┌─ Stored rows

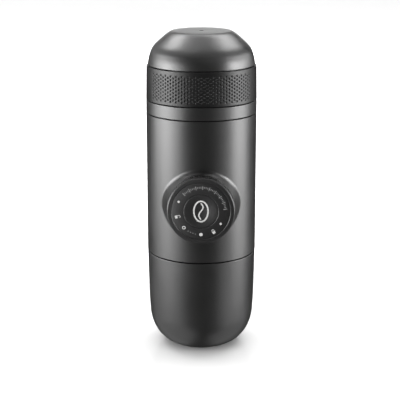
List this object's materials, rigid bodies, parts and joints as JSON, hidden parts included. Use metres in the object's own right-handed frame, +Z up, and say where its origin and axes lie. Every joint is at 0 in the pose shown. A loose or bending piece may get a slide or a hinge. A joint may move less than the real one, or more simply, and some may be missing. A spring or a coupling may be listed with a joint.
{
  "type": "handheld manual espresso maker",
  "caption": "Upright capsule coffee maker worked by hand: screw-on water tank, barrel with a locking push-pump knob, portafilter ring, dimpled grip head and a cup on top.",
  "frame": {"origin": "centre of the base, on the capsule's centre line", "axes": "+Z up along the capsule, -Y towards the pump knob, +X to the right of someone facing the knob"},
  "size_m": [0.06, 0.07, 0.175],
  "materials": {
    "shell_plastic": "satin gunmetal grey moulded housing",
    "ring_plastic": "satin gunmetal grey ring",
    "head_plastic": "satin gunmetal grey, dimpled grip",
    "cup_plastic": "satin gunmetal grey cup",
    "tank_plastic": "satin gunmetal grey tank",
    "knob_plastic": "satin black",
    "inner_plastic": "black moulded, inside parts",
    "liner_plastic": "dark food-safe liner",
    "scoop_plastic": "black scoop",
    "seal_rubber": "black silicone rubber",
    "steel": "stainless steel"
  },
  "bodies": {
    "main_body": {"body_shell": "shell_plastic", "lower_deck": "inner_plastic", "lower_seal": "seal_rubber", "pump_body": "inner_plastic", "cylinder_liner": "steel", "rod_guide": "inner_plastic", "column_seal": "seal_rubber", "inlet_strainer": "steel", "inlet_valve_seat": "inner_plastic", "outlet_valve_seat": "inner_plastic", "outlet_valve_spring": "steel", "outlet_valve_retainer": "steel", "air_valve": "seal_rubber", "upper_deck": "inner_plastic", "upper_seal": "seal_rubber", "shower_screen": "steel", "shower_screw": "steel", "group_gasket": "seal_rubber", "deck_screws": "steel", "pump_screws": "steel", "foot_screws": "steel", "guide_collar": "inner_plastic", "lock_ring": "inner_plastic", "return_spring": "steel"},
    "inlet_valve": {"inlet_valve_disc": "seal_rubber"},
    "outlet_valve": {"outlet_valve_ball": "steel"},
    "piston": {"piston_rod": "steel", "piston_head": "inner_plastic", "piston_o_rings": "seal_rubber", "spring_washer": "steel", "knob_screw": "steel"},
    "knob": {"knob_cap": "knob_plastic", "knob_badge": "knob_plastic"},
    "portafilter_seal": {"portafilter_gasket": "seal_rubber"},
    "portafilter_unit": {"portafilter": "ring_plastic", "filter_basket": "steel", "filter_screen": "steel", "scoop": "scoop_plastic"},
    "outlet_seal": {"outlet_gasket": "seal_rubber"},
    "outlet_unit": {"outlet_head": "head_plastic", "outlet_nozzle": "inner_plastic", "nozzle_seal": "seal_rubber"},
    "cup_unit": {"cup": "cup_plastic", "cup_seal": "seal_rubber"},
    "tank_seal": {"tank_gasket": "seal_rubber"},
    "tank_unit": {"tank_shell": "tank_plastic", "tank_liner": "liner_plastic"}
  },
  "joints": [
    {"name": "piston_slide", "type": "slide", "parent": "main_body", "child": "piston", "axis": [0, -1, 0], "range_m": [0, 0.022], "deforming": ["return_spring"]},
    {"name": "knob_turn", "type": "hinge", "parent": "piston", "child": "knob", "pos_m": [0, -0.036, 0.0856], "axis": [0, -1, 0], "range_deg": [0, 45]},
    {"name": "inlet_valve_lift", "type": "slide", "parent": "main_body", "child": "inlet_valve", "axis": [0, 0, 1], "range_m": [0, 0.001]},
    {"name": "outlet_valve_lift", "type": "slide", "parent": "main_body", "child": "outlet_valve", "axis": [0, 0, 1], "range_m": [0, 0.0012], "deforming": ["outlet_valve_spring"]},
    {"name": "portafilter_rise", "type": "slide", "parent": "main_body", "child": "portafilter_seal", "axis": [0, 0, 1], "range_m": [0, 0.00901]},
    {"name": "portafilter_turn", "type": "hinge", "parent": "portafilter_seal", "child": "portafilter_unit", "pos_m": [0, 0, 0.1275], "axis": [0, 0, 1], "range_deg": [0, 540]},
    {"name": "outlet_rise", "type": "slide", "parent": "portafilter_unit", "child": "outlet_seal", "axis": [0, 0, 1], "range_m": [0, 0.00901]},
    {"name": "outlet_turn", "type": "hinge", "parent": "outlet_seal", "child": "outlet_unit", "pos_m": [0, 0, 0.143], "axis": [0, 0, 1], "range_deg": [0, 540]},
    {"name": "cup_lift", "type": "slide", "parent": "outlet_unit", "child": "cup_unit", "axis": [0, 0, 1], "range_m": [0, 0.03]},
    {"name": "tank_drop", "type": "slide", "parent": "main_body", "child": "tank_seal", "axis": [0, 0, 1], "range_m": [-0.00901, 0]},
    {"name": "tank_turn", "type": "hinge", "parent": "tank_seal", "child": "tank_unit", "pos_m": [0, 0, 0.049], "axis": [0, 0, 1], "range_deg": [-540, 0]}
  ],
  "couplings": [
    {"joint": "portafilter_rise", "follows": "portafilter_turn", "m_per_rad": 0.00095493},
    {"joint": "outlet_rise", "follows": "outlet_turn", "m_per_rad": 0.00095493},
    {"joint": "tank_drop", "follows": "tank_turn", "m_per_rad": 0.00095493}
  ]
}
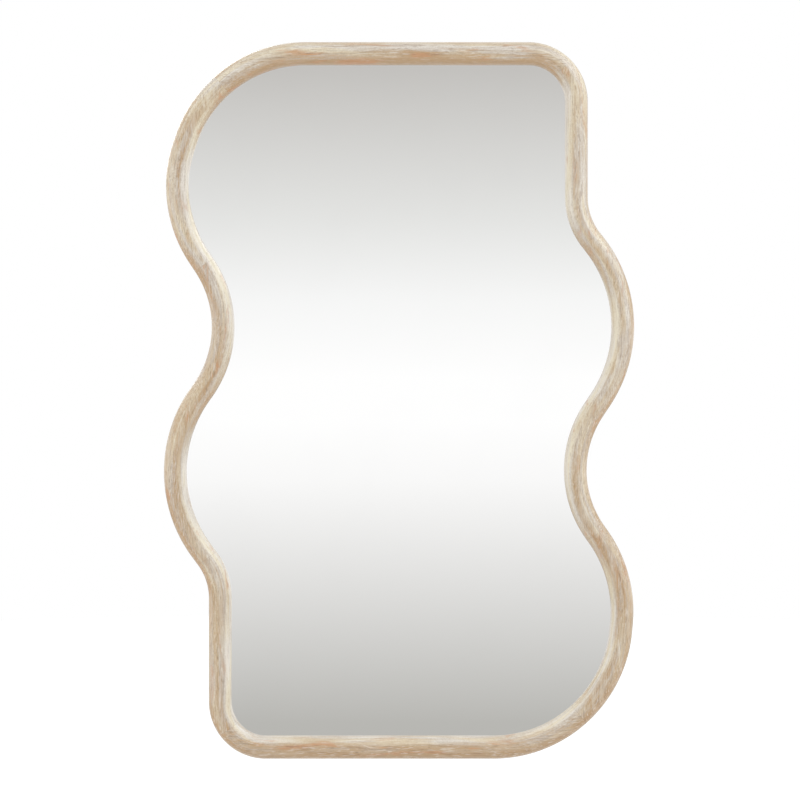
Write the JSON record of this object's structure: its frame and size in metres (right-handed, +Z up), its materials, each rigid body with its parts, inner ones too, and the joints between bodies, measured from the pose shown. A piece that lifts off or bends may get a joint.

└─

• [Short problem] Print all of the entries again, exactly as written.

• [Complete answer]
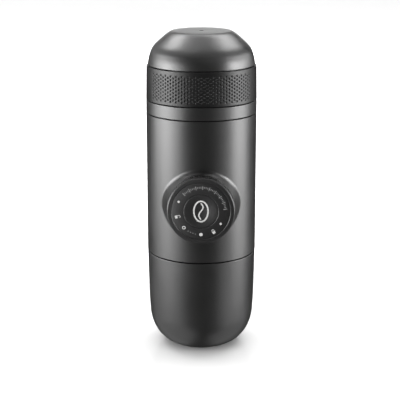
List this object's materials, rigid bodies, parts and joints as JSON, hidden parts included. Use metres in the object's own right-handed frame, +Z up, and say where its origin and axes lie. Every joint is at 0 in the pose shown. A loose or bending piece may get a slide or a hinge. A joint may move less than the real one, or more simply, and some may be missing. A spring or a coupling may be listed with a joint.
{
  "type": "handheld manual espresso maker",
  "caption": "Upright capsule coffee maker worked by hand: screw-on water tank, barrel with a locking push-pump knob, portafilter ring, dimpled grip head and a cup on top.",
  "frame": {"origin": "centre of the base, on the capsule's centre line", "axes": "+Z up along the capsule, -Y towards the pump knob, +X to the right of someone facing the knob"},
  "size_m": [0.06, 0.07, 0.175],
  "materials": {
    "shell_plastic": "satin gunmetal grey moulded housing",
    "ring_plastic": "satin gunmetal grey ring",
    "head_plastic": "satin gunmetal grey, dimpled grip",
    "cup_plastic": "satin gunmetal grey cup",
    "tank_plastic": "satin gunmetal grey tank",
    "knob_plastic": "satin black",
    "inner_plastic": "black moulded, inside parts",
    "liner_plastic": "dark food-safe liner",
    "scoop_plastic": "black scoop",
    "seal_rubber": "black silicone rubber",
    "steel": "stainless steel"
  },
  "bodies": {
    "main_body": {"body_shell": "shell_plastic", "lower_deck": "inner_plastic", "lower_seal": "seal_rubber", "pump_body": "inner_plastic", "cylinder_liner": "steel", "rod_guide": "inner_plastic", "column_seal": "seal_rubber", "inlet_strainer": "steel", "inlet_valve_seat": "inner_plastic", "outlet_valve_seat": "inner_plastic", "outlet_valve_spring": "steel", "outlet_valve_retainer": "steel", "air_valve": "seal_rubber", "upper_deck": "inner_plastic", "upper_seal": "seal_rubber", "shower_screen": "steel", "shower_screw": "steel", "group_gasket": "seal_rubber", "deck_screws": "steel", "pump_screws": "steel", "foot_screws": "steel", "guide_collar": "inner_plastic", "lock_ring": "inner_plastic", "return_spring": "steel"},
    "inlet_valve": {"inlet_valve_disc": "seal_rubber"},
    "outlet_valve": {"outlet_valve_ball": "steel"},
    "piston": {"piston_rod": "steel", "piston_head": "inner_plastic", "piston_o_rings": "seal_rubber", "spring_washer": "steel", "knob_screw": "steel"},
    "knob": {"knob_cap": "knob_plastic", "knob_badge": "knob_plastic"},
    "portafilter_seal": {"portafilter_gasket": "seal_rubber"},
    "portafilter_unit": {"portafilter": "ring_plastic", "filter_basket": "steel", "filter_screen": "steel", "scoop": "scoop_plastic"},
    "outlet_seal": {"outlet_gasket": "seal_rubber"},
    "outlet_unit": {"outlet_head": "head_plastic", "outlet_nozzle": "inner_plastic", "nozzle_seal": "seal_rubber"},
    "cup_unit": {"cup": "cup_plastic", "cup_seal": "seal_rubber"},
    "tank_seal": {"tank_gasket": "seal_rubber"},
    "tank_unit": {"tank_shell": "tank_plastic", "tank_liner": "liner_plastic"}
  },
  "joints": [
    {"name": "piston_slide", "type": "slide", "parent": "main_body", "child": "piston", "axis": [0, -1, 0], "range_m": [0, 0.022], "deforming": ["return_spring"]},
    {"name": "knob_turn", "type": "hinge", "parent": "piston", "child": "knob", "pos_m": [0, -0.036, 0.0856], "axis": [0, -1, 0], "range_deg": [0, 45]},
    {"name": "inlet_valve_lift", "type": "slide", "parent": "main_body", "child": "inlet_valve", "axis": [0, 0, 1], "range_m": [0, 0.001]},
    {"name": "outlet_valve_lift", "type": "slide", "parent": "main_body", "child": "outlet_valve", "axis": [0, 0, 1], "range_m": [0, 0.0012], "deforming": ["outlet_valve_spring"]},
    {"name": "portafilter_rise", "type": "slide", "parent": "main_body", "child": "portafilter_seal", "axis": [0, 0, 1], "range_m": [0, 0.00901]},
    {"name": "portafilter_turn", "type": "hinge", "parent": "portafilter_seal", "child": "portafilter_unit", "pos_m": [0, 0, 0.1275], "axis": [0, 0, 1], "range_deg": [0, 540]},
    {"name": "outlet_rise", "type": "slide", "parent": "portafilter_unit", "child": "outlet_seal", "axis": [0, 0, 1], "range_m": [0, 0.00901]},
    {"name": "outlet_turn", "type": "hinge", "parent": "outlet_seal", "child": "outlet_unit", "pos_m": [0, 0, 0.143], "axis": [0, 0, 1], "range_deg": [0, 540]},
    {"name": "cup_lift", "type": "slide", "parent": "outlet_unit", "child": "cup_unit", "axis": [0, 0, 1], "range_m": [0, 0.03]},
    {"name": "tank_drop", "type": "slide", "parent": "main_body", "child": "tank_seal", "axis": [0, 0, 1], "range_m": [-0.00901, 0]},
    {"name": "tank_turn", "type": "hinge", "parent": "tank_seal", "child": "tank_unit", "pos_m": [0, 0, 0.049], "axis": [0, 0, 1], "range_deg": [-540, 0]}
  ],
  "couplings": [
    {"joint": "portafilter_rise", "follows": "portafilter_turn", "m_per_rad": 0.00095493},
    {"joint": "outlet_rise", "follows": "outlet_turn", "m_per_rad": 0.00095493},
    {"joint": "tank_drop", "follows": "tank_turn", "m_per_rad": 0.00095493}
  ]
}
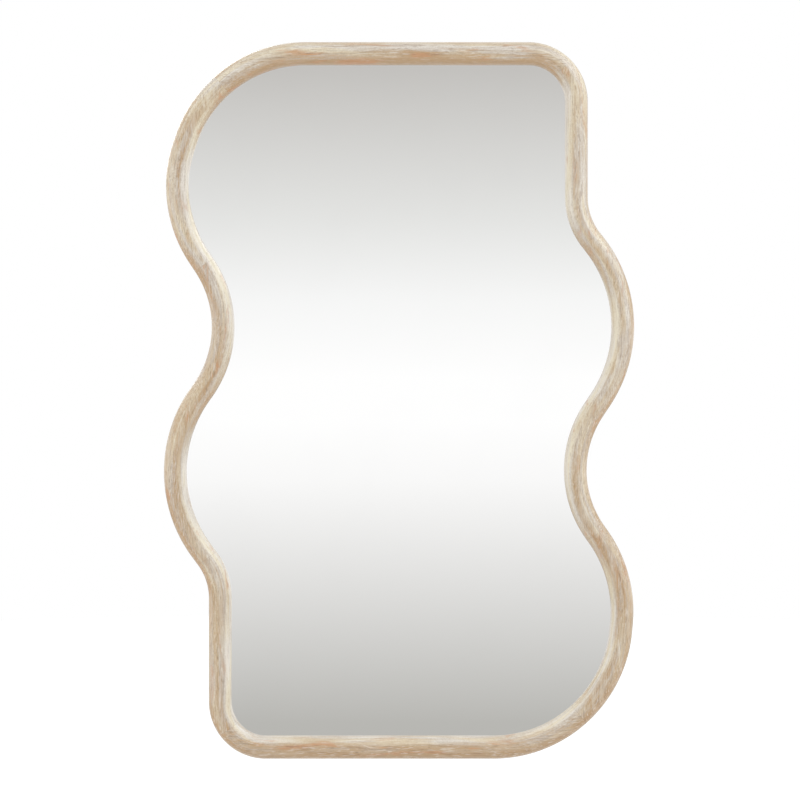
Write the JSON record of this object's structure: its frame and size in metres (right-handed, +Z up), its materials, each rigid body with its parts, inner ones too, and the joints between bodies, measured from the pose shown. A piece that lifts off or bends may get a joint.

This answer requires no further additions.